▼
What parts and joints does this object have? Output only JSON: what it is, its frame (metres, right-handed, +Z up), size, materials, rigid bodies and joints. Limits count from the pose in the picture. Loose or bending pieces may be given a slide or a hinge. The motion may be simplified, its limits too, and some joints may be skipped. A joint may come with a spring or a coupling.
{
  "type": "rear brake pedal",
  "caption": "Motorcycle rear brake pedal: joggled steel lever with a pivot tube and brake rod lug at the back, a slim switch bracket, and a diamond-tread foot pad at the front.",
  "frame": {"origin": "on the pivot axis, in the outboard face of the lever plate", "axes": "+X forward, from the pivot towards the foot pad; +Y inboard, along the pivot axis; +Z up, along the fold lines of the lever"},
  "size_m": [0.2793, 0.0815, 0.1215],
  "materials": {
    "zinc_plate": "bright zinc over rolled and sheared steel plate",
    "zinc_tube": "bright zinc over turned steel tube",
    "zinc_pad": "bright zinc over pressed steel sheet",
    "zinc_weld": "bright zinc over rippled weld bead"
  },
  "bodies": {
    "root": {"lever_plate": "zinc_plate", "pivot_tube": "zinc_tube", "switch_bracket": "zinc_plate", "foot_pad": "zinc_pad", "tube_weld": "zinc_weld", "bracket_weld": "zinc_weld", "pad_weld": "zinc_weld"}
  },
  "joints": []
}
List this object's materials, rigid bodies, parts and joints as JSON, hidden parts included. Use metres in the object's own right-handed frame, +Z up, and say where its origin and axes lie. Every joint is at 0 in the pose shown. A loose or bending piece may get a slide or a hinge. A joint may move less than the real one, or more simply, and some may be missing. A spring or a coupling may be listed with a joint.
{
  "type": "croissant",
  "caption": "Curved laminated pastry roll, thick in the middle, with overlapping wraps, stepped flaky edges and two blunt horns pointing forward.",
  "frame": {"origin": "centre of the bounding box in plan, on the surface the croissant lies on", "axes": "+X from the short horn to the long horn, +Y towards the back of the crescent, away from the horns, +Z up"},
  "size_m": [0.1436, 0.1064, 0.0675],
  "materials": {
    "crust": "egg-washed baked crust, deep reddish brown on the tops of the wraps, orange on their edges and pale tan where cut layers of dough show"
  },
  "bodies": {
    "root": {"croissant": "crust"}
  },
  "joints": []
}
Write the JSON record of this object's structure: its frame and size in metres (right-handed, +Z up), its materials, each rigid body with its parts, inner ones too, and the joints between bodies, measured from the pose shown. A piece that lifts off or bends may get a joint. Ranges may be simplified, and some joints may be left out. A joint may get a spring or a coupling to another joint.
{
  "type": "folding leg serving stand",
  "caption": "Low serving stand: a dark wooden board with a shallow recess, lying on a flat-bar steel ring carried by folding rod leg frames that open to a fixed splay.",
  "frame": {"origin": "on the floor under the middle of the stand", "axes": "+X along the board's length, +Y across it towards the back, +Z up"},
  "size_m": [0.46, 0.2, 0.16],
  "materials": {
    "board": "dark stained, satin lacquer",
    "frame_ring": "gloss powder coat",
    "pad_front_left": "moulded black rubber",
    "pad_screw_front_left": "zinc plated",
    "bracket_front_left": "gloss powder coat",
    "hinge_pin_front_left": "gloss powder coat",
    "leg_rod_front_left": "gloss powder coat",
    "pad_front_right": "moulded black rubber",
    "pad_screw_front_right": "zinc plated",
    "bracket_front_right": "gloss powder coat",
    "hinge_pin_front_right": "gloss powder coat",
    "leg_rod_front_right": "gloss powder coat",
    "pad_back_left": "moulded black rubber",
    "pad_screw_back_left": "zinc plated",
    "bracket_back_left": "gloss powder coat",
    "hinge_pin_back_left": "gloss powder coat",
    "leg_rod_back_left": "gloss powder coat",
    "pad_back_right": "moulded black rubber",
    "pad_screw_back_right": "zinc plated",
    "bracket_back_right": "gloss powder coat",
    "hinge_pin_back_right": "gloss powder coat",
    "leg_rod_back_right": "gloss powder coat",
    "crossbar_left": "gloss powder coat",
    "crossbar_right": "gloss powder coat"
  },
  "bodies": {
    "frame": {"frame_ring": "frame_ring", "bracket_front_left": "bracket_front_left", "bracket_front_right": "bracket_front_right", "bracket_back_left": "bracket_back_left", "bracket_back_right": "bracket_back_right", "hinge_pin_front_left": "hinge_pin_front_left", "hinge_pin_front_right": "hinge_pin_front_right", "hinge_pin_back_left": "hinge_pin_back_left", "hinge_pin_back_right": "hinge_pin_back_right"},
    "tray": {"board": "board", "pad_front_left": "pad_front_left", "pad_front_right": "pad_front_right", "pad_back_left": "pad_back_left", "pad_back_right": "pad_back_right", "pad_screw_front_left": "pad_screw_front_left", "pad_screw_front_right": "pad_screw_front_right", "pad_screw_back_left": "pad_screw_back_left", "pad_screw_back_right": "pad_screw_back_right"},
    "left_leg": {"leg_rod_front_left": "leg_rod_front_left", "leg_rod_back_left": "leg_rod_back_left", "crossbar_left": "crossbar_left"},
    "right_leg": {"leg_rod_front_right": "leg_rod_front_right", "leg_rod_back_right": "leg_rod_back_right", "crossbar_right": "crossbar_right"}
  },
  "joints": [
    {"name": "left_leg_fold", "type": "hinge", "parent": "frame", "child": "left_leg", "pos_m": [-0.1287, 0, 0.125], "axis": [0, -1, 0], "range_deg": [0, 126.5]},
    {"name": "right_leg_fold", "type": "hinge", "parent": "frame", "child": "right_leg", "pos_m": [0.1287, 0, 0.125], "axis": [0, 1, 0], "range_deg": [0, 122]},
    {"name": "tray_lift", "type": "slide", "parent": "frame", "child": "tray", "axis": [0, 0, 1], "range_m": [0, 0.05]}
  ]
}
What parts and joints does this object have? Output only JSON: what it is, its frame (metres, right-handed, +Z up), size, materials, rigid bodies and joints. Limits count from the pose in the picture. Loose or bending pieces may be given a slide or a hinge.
▲
## What this task involves:
All of the entries must be quoted exactly; please include each one.

## Written solution:
What parts and joints does this object have? Output only JSON: what it is, its frame (metres, right-handed, +Z up), size, materials, rigid bodies and joints. Limits count from the pose in the picture. Loose or bending pieces may be given a slide or a hinge. The motion may be simplified, its limits too, and some joints may be skipped. A joint may come with a spring or a coupling.
{
  "type": "rear brake pedal",
  "caption": "Motorcycle rear brake pedal: joggled steel lever with a pivot tube and brake rod lug at the back, a slim switch bracket, and a diamond-tread foot pad at the front.",
  "frame": {"origin": "on the pivot axis, in the outboard face of the lever plate", "axes": "+X forward, from the pivot towards the foot pad; +Y inboard, along the pivot axis; +Z up, along the fold lines of the lever"},
  "size_m": [0.2793, 0.0815, 0.1215],
  "materials": {
    "zinc_plate": "bright zinc over rolled and sheared steel plate",
    "zinc_tube": "bright zinc over turned steel tube",
    "zinc_pad": "bright zinc over pressed steel sheet",
    "zinc_weld": "bright zinc over rippled weld bead"
  },
  "bodies": {
    "root": {"lever_plate": "zinc_plate", "pivot_tube": "zinc_tube", "switch_bracket": "zinc_plate", "foot_pad": "zinc_pad", "tube_weld": "zinc_weld", "bracket_weld": "zinc_weld", "pad_weld": "zinc_weld"}
  },
  "joints": []
}
List this object's materials, rigid bodies, parts and joints as JSON, hidden parts included. Use metres in the object's own right-handed frame, +Z up, and say where its origin and axes lie. Every joint is at 0 in the pose shown. A loose or bending piece may get a slide or a hinge. A joint may move less than the real one, or more simply, and some may be missing. A spring or a coupling may be listed with a joint.
{
  "type": "croissant",
  "caption": "Curved laminated pastry roll, thick in the middle, with overlapping wraps, stepped flaky edges and two blunt horns pointing forward.",
  "frame": {"origin": "centre of the bounding box in plan, on the surface the croissant lies on", "axes": "+X from the short horn to the long horn, +Y towards the back of the crescent, away from the horns, +Z up"},
  "size_m": [0.1436, 0.1064, 0.0675],
  "materials": {
    "crust": "egg-washed baked crust, deep reddish brown on the tops of the wraps, orange on their edges and pale tan where cut layers of dough show"
  },
  "bodies": {
    "root": {"croissant": "crust"}
  },
  "joints": []
}
Write the JSON record of this object's structure: its frame and size in metres (right-handed, +Z up), its materials, each rigid body with its parts, inner ones too, and the joints between bodies, measured from the pose shown. A piece that lifts off or bends may get a joint. Ranges may be simplified, and some joints may be left out. A joint may get a spring or a coupling to another joint.
{
  "type": "folding leg serving stand",
  "caption": "Low serving stand: a dark wooden board with a shallow recess, lying on a flat-bar steel ring carried by folding rod leg frames that open to a fixed splay.",
  "frame": {"origin": "on the floor under the middle of the stand", "axes": "+X along the board's length, +Y across it towards the back, +Z up"},
  "size_m": [0.46, 0.2, 0.16],
  "materials": {
    "board": "dark stained, satin lacquer",
    "frame_ring": "gloss powder coat",
    "pad_front_left": "moulded black rubber",
    "pad_screw_front_left": "zinc plated",
    "bracket_front_left": "gloss powder coat",
    "hinge_pin_front_left": "gloss powder coat",
    "leg_rod_front_left": "gloss powder coat",
    "pad_front_right": "moulded black rubber",
    "pad_screw_front_right": "zinc plated",
    "bracket_front_right": "gloss powder coat",
    "hinge_pin_front_right": "gloss powder coat",
    "leg_rod_front_right": "gloss powder coat",
    "pad_back_left": "moulded black rubber",
    "pad_screw_back_left": "zinc plated",
    "bracket_back_left": "gloss powder coat",
    "hinge_pin_back_left": "gloss powder coat",
    "leg_rod_back_left": "gloss powder coat",
    "pad_back_right": "moulded black rubber",
    "pad_screw_back_right": "zinc plated",
    "bracket_back_right": "gloss powder coat",
    "hinge_pin_back_right": "gloss powder coat",
    "leg_rod_back_right": "gloss powder coat",
    "crossbar_left": "gloss powder coat",
    "crossbar_right": "gloss powder coat"
  },
  "bodies": {
    "frame": {"frame_ring": "frame_ring", "bracket_front_left": "bracket_front_left", "bracket_front_right": "bracket_front_right", "bracket_back_left": "bracket_back_left", "bracket_back_right": "bracket_back_right", "hinge_pin_front_left": "hinge_pin_front_left", "hinge_pin_front_right": "hinge_pin_front_right", "hinge_pin_back_left": "hinge_pin_back_left", "hinge_pin_back_right": "hinge_pin_back_right"},
    "tray": {"board": "board", "pad_front_left": "pad_front_left", "pad_front_right": "pad_front_right", "pad_back_left": "pad_back_left", "pad_back_right": "pad_back_right", "pad_screw_front_left": "pad_screw_front_left", "pad_screw_front_right": "pad_screw_front_right", "pad_screw_back_left": "pad_screw_back_left", "pad_screw_back_right": "pad_screw_back_right"},
    "left_leg": {"leg_rod_front_left": "leg_rod_front_left", "leg_rod_back_left": "leg_rod_back_left", "crossbar_left": "crossbar_left"},
    "right_leg": {"leg_rod_front_right": "leg_rod_front_right", "leg_rod_back_right": "leg_rod_back_right", "crossbar_right": "crossbar_right"}
  },
  "joints": [
    {"name": "left_leg_fold", "type": "hinge", "parent": "frame", "child": "left_leg", "pos_m": [-0.1287, 0, 0.125], "axis": [0, -1, 0], "range_deg": [0, 126.5]},
    {"name": "right_leg_fold", "type": "hinge", "parent": "frame", "child": "right_leg", "pos_m": [0.1287, 0, 0.125], "axis": [0, 1, 0], "range_deg": [0, 122]},
    {"name": "tray_lift", "type": "slide", "parent": "frame", "child": "tray", "axis": [0, 0, 1], "range_m": [0, 0.05]}
  ]
}
What parts and joints does this object have? Output only JSON: what it is, its frame (metres, right-handed, +Z up), size, materials, rigid bodies and joints. Limits count from the pose in the picture. Loose or bending pieces may be given a slide or a hinge.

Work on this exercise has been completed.